** begin DATA EXCERPT **

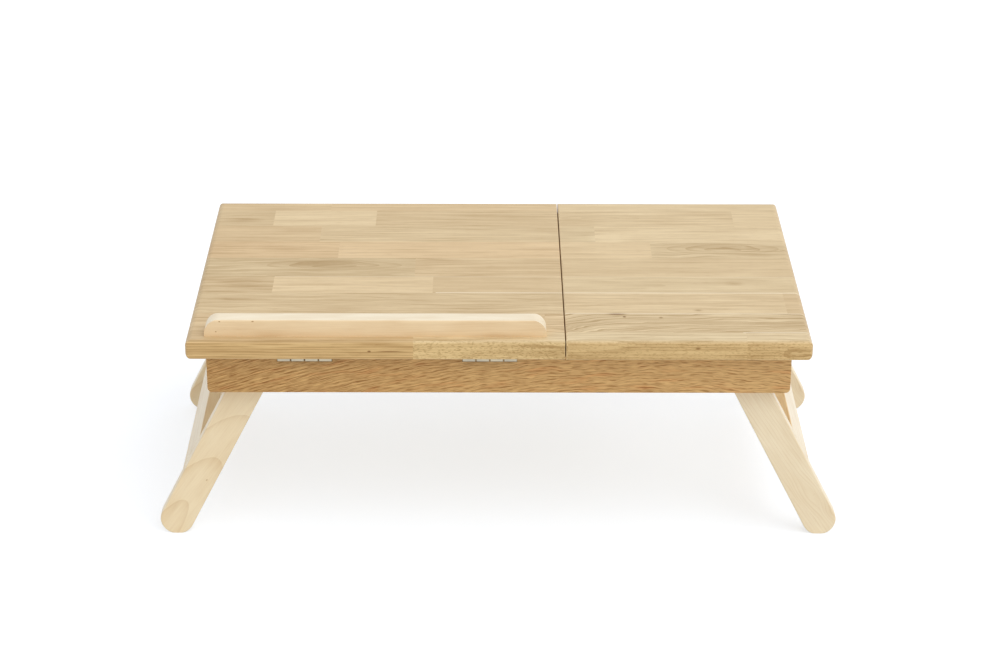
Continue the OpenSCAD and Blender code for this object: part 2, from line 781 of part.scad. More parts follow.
// The screws of one leaf, drawn as wood_screw points them
module leaf_screw_places() {
    for (i = [-1 : 1]) translate([i * hinge_screw_pitch, hinge_screw_at, leaf_gap / 2]) children();
}

module at_hinges() {
    for (x = hinge_xs) translate([x, hinge_y, hinge_z]) children();
}

module upper_screw_places() { at_hinges() leaf_screw_places() children(); }
module lower_screw_places() { at_hinges() mirror([0, 0, 1]) leaf_screw_places() children(); }

module hinge_upper_leaves() { color(steel) at_hinges() leaf(1, pin_d + 2 * pin_clearance); }
module hinge_lower_leaves() { color(steel) at_hinges() mirror([0, 0, 1]) leaf(0, pin_d); }
module hinge_pins() {
    color(steel) at_hinges() translate([-hinge_l / 2 + knuckle_gap / 2, 0, 0])
        rod_x(pin_d, hinge_l - knuckle_gap);
}
module hinge_upper_screws() {
    color(steel) upper_screw_places() wood_screw(hinge_screw_d, hinge_screw_l);
}
module hinge_lower_screws() {
    color(steel) lower_screw_places() wood_screw(hinge_screw_d, hinge_screw_l);
}

// ---- Prop ----

// Block under the tilting board that carries a prop arm; side is -1 at the left, 1 at the right
module prop_bracket(side) {
    x = prop_x + side * bracket_x;
    difference() {
        translate([x - bracket_t / 2, prop_pivot_y - bracket_l / 2, tilt_under - bracket_h])
            along_x(bracket_t)
            rounded_rect(bracket_l, bracket_h, [bracket_h / 2, bracket_h / 2, 0, 0]);
        prop_pin_shape(side);
        bracket_screw_places() wood_screw(panel_screw_d, bracket_screw_l, true);
    }
}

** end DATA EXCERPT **

▶ GIVEN INSTRUCTION: Repeat every line of the material exactly as given.

▶ RESULT:
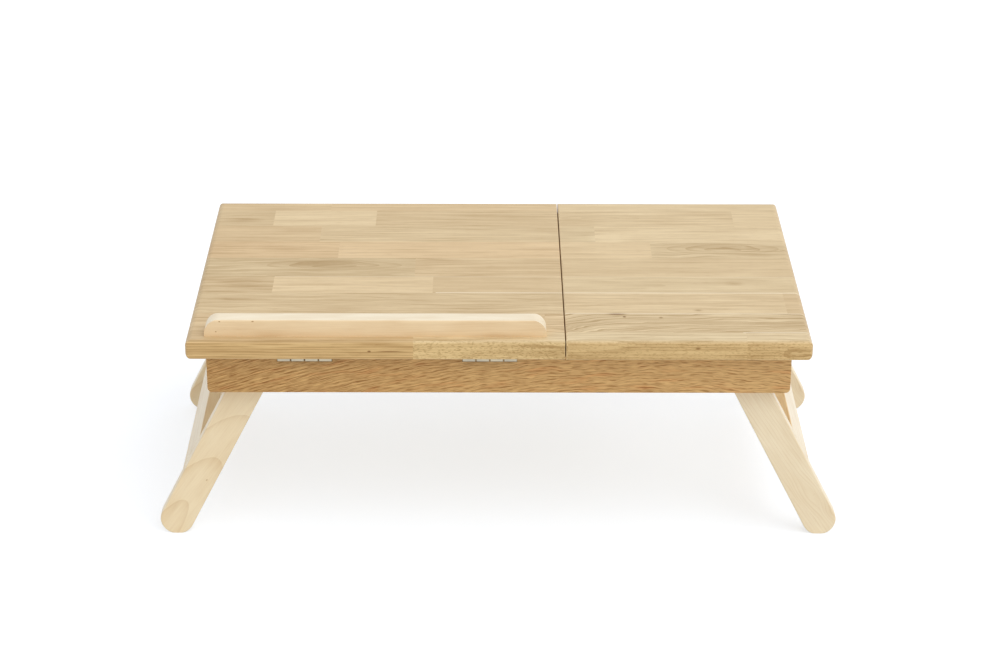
Continue the OpenSCAD and Blender code for this object: part 2, from line 781 of part.scad. More parts follow.
// The screws of one leaf, drawn as wood_screw points them
module leaf_screw_places() {
    for (i = [-1 : 1]) translate([i * hinge_screw_pitch, hinge_screw_at, leaf_gap / 2]) children();
}

module at_hinges() {
    for (x = hinge_xs) translate([x, hinge_y, hinge_z]) children();
}

module upper_screw_places() { at_hinges() leaf_screw_places() children(); }
module lower_screw_places() { at_hinges() mirror([0, 0, 1]) leaf_screw_places() children(); }

module hinge_upper_leaves() { color(steel) at_hinges() leaf(1, pin_d + 2 * pin_clearance); }
module hinge_lower_leaves() { color(steel) at_hinges() mirror([0, 0, 1]) leaf(0, pin_d); }
module hinge_pins() {
    color(steel) at_hinges() translate([-hinge_l / 2 + knuckle_gap / 2, 0, 0])
        rod_x(pin_d, hinge_l - knuckle_gap);
}
module hinge_upper_screws() {
    color(steel) upper_screw_places() wood_screw(hinge_screw_d, hinge_screw_l);
}
module hinge_lower_screws() {
    color(steel) lower_screw_places() wood_screw(hinge_screw_d, hinge_screw_l);
}

// ---- Prop ----

// Block under the tilting board that carries a prop arm; side is -1 at the left, 1 at the right
module prop_bracket(side) {
    x = prop_x + side * bracket_x;
    difference() {
        translate([x - bracket_t / 2, prop_pivot_y - bracket_l / 2, tilt_under - bracket_h])
            along_x(bracket_t)
            rounded_rect(bracket_l, bracket_h, [bracket_h / 2, bracket_h / 2, 0, 0]);
        prop_pin_shape(side);
        bracket_screw_places() wood_screw(panel_screw_d, bracket_screw_l, true);
    }
}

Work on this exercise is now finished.